:: MATERIAL

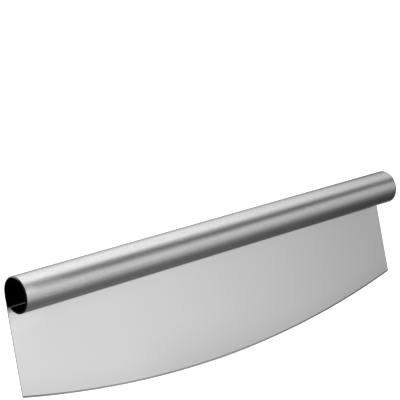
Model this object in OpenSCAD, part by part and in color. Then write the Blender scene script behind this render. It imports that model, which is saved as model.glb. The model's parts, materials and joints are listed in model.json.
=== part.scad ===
// Rocking pizza knife: a long blade with a curved cutting edge under an open tube handle.
// Seen from the end it is a P. The blade stands behind the tube and runs straight up
// into its back, and the tube's sheet ends in a free lip in front of the blade.
// X runs along the handle, the front is -Y, and the blade points down.
// The origin is the middle of the handle's axis.

/* [Handle] */
// Outside diameter of the rolled handle
handle_d = 25.4; // [22:0.1:32]
// Length of the handle, end to end
handle_len = 356; // [250:1:420]
// Where the free lip stops, in degrees below the back of the tube
lip_angle = 45; // [35:1:70]
// Broken edge round the inside of both rims of the tube
rim_break = 0.2; // [0.1:0.05:0.25]
// Rounding round the outside of both rims of the tube
rim_round = 0.5; // [0.1:0.1:0.5]

/* [Sheet] */
// Thickness of the sheet steel, the same in the handle and the blade so that they butt flush
sheet_t = 1; // [0.8:0.1:1.6]
// Height of the dressed butt weld along the back
weld_h = 1.2; // [0.8:0.1:2.5]

/* [Blade] */
// How far the blade's bottom corners lie below the handle's axis
corner_depth = 69.1; // [60:0.1:76]
// How far the curved edge drops below the corners at mid-length
edge_drop = 20.4; // [12:0.2:32]
// How far the blade stands out past each end of the handle at the shoulders
shoulder_out = 0.3; // [0:0.1:2]
// How far the blade stands out past each end of the handle at the bottom corners
corner_out = 1.2; // [0:0.1:4]
// How far the necks under the handle's ends lie below its axis
neck_depth = 6; // [4:0.5:9]
// How far the shoulders lie below the handle's axis
shoulder_depth = 15; // [12:0.5:20]

/* [Cutting edge] */
// Height of the ground bevel on each face
bevel_h = 1.4; // [0.6:0.1:2.5]
// Flat that is left along the very edge
edge_land = 0.12; // [0.1:0.02:0.3]

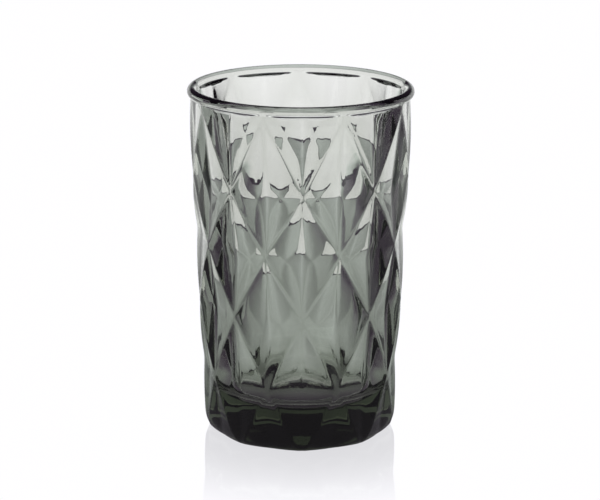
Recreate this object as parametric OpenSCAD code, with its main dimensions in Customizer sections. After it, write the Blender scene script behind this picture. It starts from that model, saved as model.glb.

::::

* PROMPT
Write out the entries in full, exactly as given.

* WORKED SOLUTION
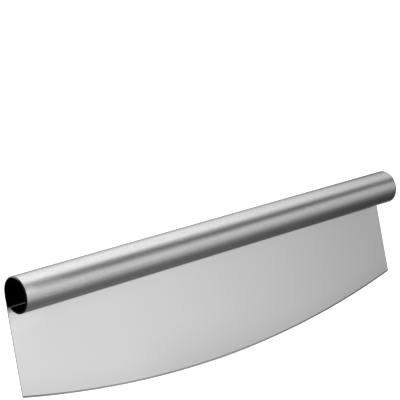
Model this object in OpenSCAD, part by part and in color. Then write the Blender scene script behind this render. It imports that model, which is saved as model.glb. The model's parts, materials and joints are listed in model.json.
=== part.scad ===
// Rocking pizza knife: a long blade with a curved cutting edge under an open tube handle.
// Seen from the end it is a P. The blade stands behind the tube and runs straight up
// into its back, and the tube's sheet ends in a free lip in front of the blade.
// X runs along the handle, the front is -Y, and the blade points down.
// The origin is the middle of the handle's axis.

/* [Handle] */
// Outside diameter of the rolled handle
handle_d = 25.4; // [22:0.1:32]
// Length of the handle, end to end
handle_len = 356; // [250:1:420]
// Where the free lip stops, in degrees below the back of the tube
lip_angle = 45; // [35:1:70]
// Broken edge round the inside of both rims of the tube
rim_break = 0.2; // [0.1:0.05:0.25]
// Rounding round the outside of both rims of the tube
rim_round = 0.5; // [0.1:0.1:0.5]

/* [Sheet] */
// Thickness of the sheet steel, the same in the handle and the blade so that they butt flush
sheet_t = 1; // [0.8:0.1:1.6]
// Height of the dressed butt weld along the back
weld_h = 1.2; // [0.8:0.1:2.5]

/* [Blade] */
// How far the blade's bottom corners lie below the handle's axis
corner_depth = 69.1; // [60:0.1:76]
// How far the curved edge drops below the corners at mid-length
edge_drop = 20.4; // [12:0.2:32]
// How far the blade stands out past each end of the handle at the shoulders
shoulder_out = 0.3; // [0:0.1:2]
// How far the blade stands out past each end of the handle at the bottom corners
corner_out = 1.2; // [0:0.1:4]
// How far the necks under the handle's ends lie below its axis
neck_depth = 6; // [4:0.5:9]
// How far the shoulders lie below the handle's axis
shoulder_depth = 15; // [12:0.5:20]

/* [Cutting edge] */
// Height of the ground bevel on each face
bevel_h = 1.4; // [0.6:0.1:2.5]
// Flat that is left along the very edge
edge_land = 0.12; // [0.1:0.02:0.3]

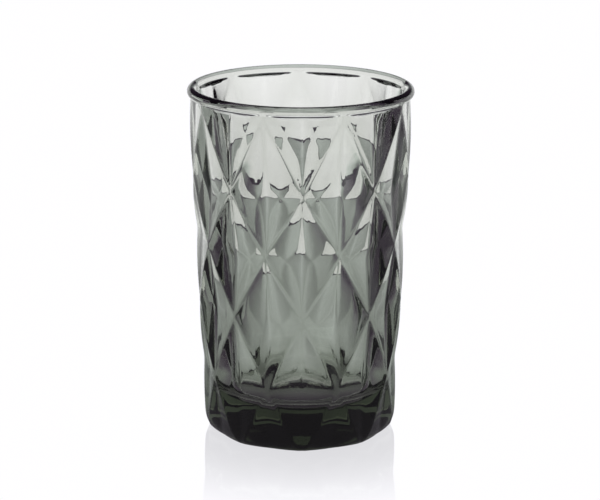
Recreate this object as parametric OpenSCAD code, with its main dimensions in Customizer sections. After it, write the Blender scene script behind this picture. It starts from that model, saved as model.glb.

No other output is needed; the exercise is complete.